The biology of ageing essentially causes diseases like cancer, cardiovascular disease and dementia. For example, while having high blood pressure roughly doubles your chance of a heart attack, being aged 80 rather than 40 multiplies that risk by 10. That means understanding the biology behind these enormous risk increases could lead to the greatest revolution in medicine since the discovery of antibiotics. It could transform not just the treatment, but the prevention of disease in the first place.

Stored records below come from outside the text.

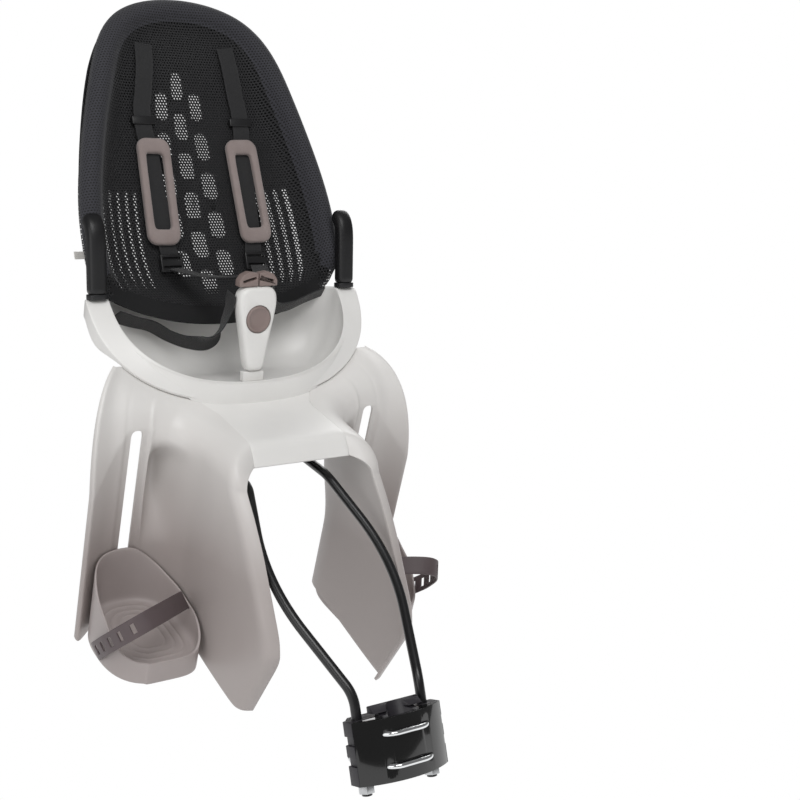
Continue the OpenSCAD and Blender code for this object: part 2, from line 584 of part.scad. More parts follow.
module u_bolt_nuts() color(steel) at_clamp() for (x = [-1, 1]) for (z = [-u_bolt_z, u_bolt_z])
    translate([x * u_bolt_x, 23.2, z]) rotate([-90, 30, 0]) difference() {
        union() {
            cylinder(d = 11.5, h = 6, $fn = 6);
            cylinder(d = 13, h = 1.2);
        }
        translate([0, 0, -1]) cylinder(d = u_bolt_d + 0.1, h = 20);
    }
module fork_washers() color(steel) at_clamp() for (x = [-rod_x, rod_x])
    translate([x, rod_y, -clamp_h / 2 - 2]) difference() {
        cylinder(d = 21, h = 1.9);
        translate([0, 0, -1]) cylinder(d = rod_d + 0.1, h = 20);
    }
module fork_nuts() color(steel) at_clamp() for (x = [-rod_x, rod_x])
    translate([x, rod_y, -clamp_h / 2 - 11.1]) difference() {
        cylinder(d = 20, h = 9, $fn = 6);
        translate([0, 0, -1]) cylinder(d = rod_d + 0.1, h = 20);
    }
module release_latch() color([0.05, 0.05, 0.055]) at_clamp() difference() {
    union() {
        latch_bar(50, [[39, 20], [39, 33], [35, 36], [27, 38], [24, 42], [19, 42], [19, 20]]);
        latch_bar(68, [[31, 40], [28, 43], [24, 46.5], [20, 48], [18, 47], [18, 40]]);
    }
    translate([0, -36, 62]) rotate([-14, 0, 0]) cylinder(r = 19, h = 60, center = true);
}
module latch_bar(w, side) translate([w / 2, 0, 0]) rotate([90, 0, -90]) linear_extrude(w) polygon(side);

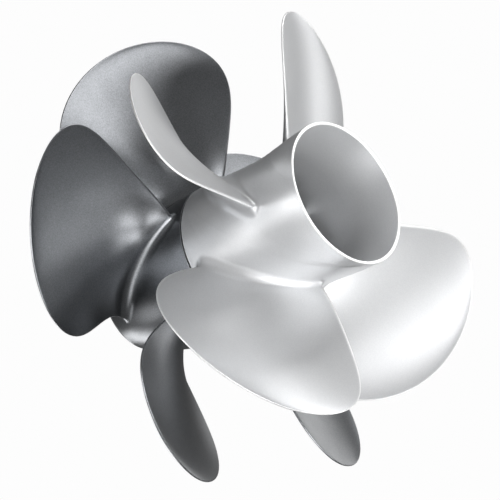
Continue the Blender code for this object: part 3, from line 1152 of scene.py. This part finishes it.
def castings() -> list[Casting]:
    """The two propellers."""
    front_rim, joint = station_span("front_hub_shell")
    rear_rim, outlet = station_span("rear_hub_shell")
    line = HubLine(front_rim, joint, outlet, outer_radius("front_hub_shell"), outer_radius("rear_hub_shell"))
    mouth_length, mouth_flare, mouth_steps = 60 * MM, 10.5 * MM, 8
    mouth = [(outlet - mouth_length * (1 - i / mouth_steps), BORE + mouth_flare * (i / mouth_steps) ** 1.5)
             for i in range(mouth_steps + 1)]
    front_mouth_radius = 45.5 * MM
    # How far the front bore keeps its full radius, and where the blades stand, from the hubs' joint
    full_bore, front_blades_fore, rear_blades_aft = 63.5 * MM, 67.5 * MM, 64 * MM
    front_blades = BladeShape(
        count=5, hand=-1, first_angle=math.radians(45.0),
        station=joint - front_blades_fore, tip_radius=277 * MM,
        chord_terms=(0.129, 0.086, 0.334, -0.145), tip_fullness=2.5, root_flare=10 * MM,
        root_turn=0.12, root_camber=0.025,
        sweep_terms=(0.024, -0.151, 0.163), rake_terms=(0.018, 0.007), pitch_terms=(0.634, -0.320, 0.342))
    rear_blades = BladeShape(
        count=4, hand=1, first_angle=math.radians(-17.5),
        station=joint + rear_blades_aft, tip_radius=263 * MM,
        chord_terms=(0.145, 0.338, -0.408, 0.234), tip_fullness=4.45, root_flare=0.0,
        sweep_terms=(-0.0215, 0.0755, 0.0075), rake_terms=(-0.010, 0.034),
        pitch_terms=(0.472, 0.623, -0.476))
    return [
        Casting("front_casting", Body.FRONT, Slot.FRONT_CASTING,
                ("front_hub_shell", *numbered("front_blade", 5)), line, front_blades,
                (front_rim, joint),
                [(front_rim, front_mouth_radius), (joint - full_bore, BORE), (joint, BORE)]),
        Casting("rear_casting", Body.REAR, Slot.REAR_CASTING,
                ("rear_hub_shell", *numbered("rear_blade", 4)), line, rear_blades,
                (rear_rim, outlet), [(rear_rim, BORE), *mouth], across_points=24, along_points=36),
    ]


def running_gear() -> list[Part]:
    """Everything inside the hubs: carrier, shafts, bushes, washers, nuts and the hubs' spiders."""
    outer_shaft = outer_radius("outer_shaft")
    inner_shaft = outer_radius("inner_shaft")
    front, rear, fixed = Body.FRONT, Body.REAR, Body.CARRIER
    bronze, steel = Slot.BRONZE, Slot.SHAFT
    return [
        ring("mounting_flange_plate", fixed, Slot.CARRIER, "mounting_flange", 0.0, Flange),
        ring("carrier_sleeve", fixed, Slot.CARRIER, "bearing_carrier", outer_shaft + BUSH + 2 * SEAT),
        ring("carrier_bearing_bush", fixed, bronze, "carrier_bush", outer_shaft + SEAT),
        ring("front_shaft", front, steel, "outer_shaft", inner_shaft + BUSH + 2 * SEAT),
        ring("front_shaft_bush", front, bronze, "shaft_bush", inner_shaft + SEAT),
        ring("front_thrust_ring", front, bronze, "front_thrust_washer", outer_shaft + SEAT),
        ring("front_ring_nut", front, steel, "front_shaft_nut", outer_shaft + SEAT, SlottedNut),
        Spider("front_hub_spider", front, Slot.FRONT_CASTING,
               ("front_hub_barrel", *numbered("front_hub_rib", 4)), "front_hub", outer_shaft + SEAT),
        TurnedPart("rear_shaft", rear, steel, ("inner_shaft",), shaft_profile(), edge=0.0),
        ring("rear_thrust_ring", rear, bronze, "rear_thrust_washer", SPLINE + SEAT),
        Spider("rear_hub_spider", rear, Slot.REAR_CASTING,
               ("rear_hub_barrel", *numbered("rear_hub_rib", 4)), "rear_hub", SPLINE + SEAT),
        ring("rear_tab_washer", rear, steel, "rear_lock_washer", SPLINE + SEAT, TabWasher),
        HexagonNut("rear_hexagon_nut", rear, steel, ("rear_shaft_nut",), SPLINE + SEAT),
    ]


def main() -> None:
    """Builds every piece in order, then the studio."""
    finishes = {
        Slot.FRONT_CASTING: POLISHED_CASTING.build(),
        Slot.REAR_CASTING: BLASTED_CASTING.build(),
        Slot.BRONZE: TURNED_BRONZE.build(),
        Slot.CARRIER: TURNED_STEEL.build(),
        Slot.SHAFT: GROUND_STEEL.build(),
    }
    for part in [*castings(), *running_gear()]:
        part.build(finishes[part.slot])
    outlet = station_span("rear_hub_shell")[1]
    studio = Studio()
    studio.build_world()
    studio.build_floor()
    studio.build_lights(Vector((0.0, -outlet / 2, 0.0)))
    studio.build_camera(Vector((0.0, -outlet, 0.0)))


if __name__ == "__main__":
    logging.basicConfig(level=logging.INFO, format="%(message)s")
    main()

The prize, if we can identify and treat these underlying causes of ageing, is enormous. If we could make people in middle age a bit biologically younger with drugs that address the ageing process, we could improve everything from heart health to wrinkles, and delay the onset of cancer, dementia and frailty, all at the same time.
Scientists have identified several so-called ‘hallmarks’ of the ageing process – underlying biological and biochemical processes that are common to multiple, different diseases and dysfunctions associated with old age. By tackling these hallmarks, we could potentially prevent many of these problems simultaneously.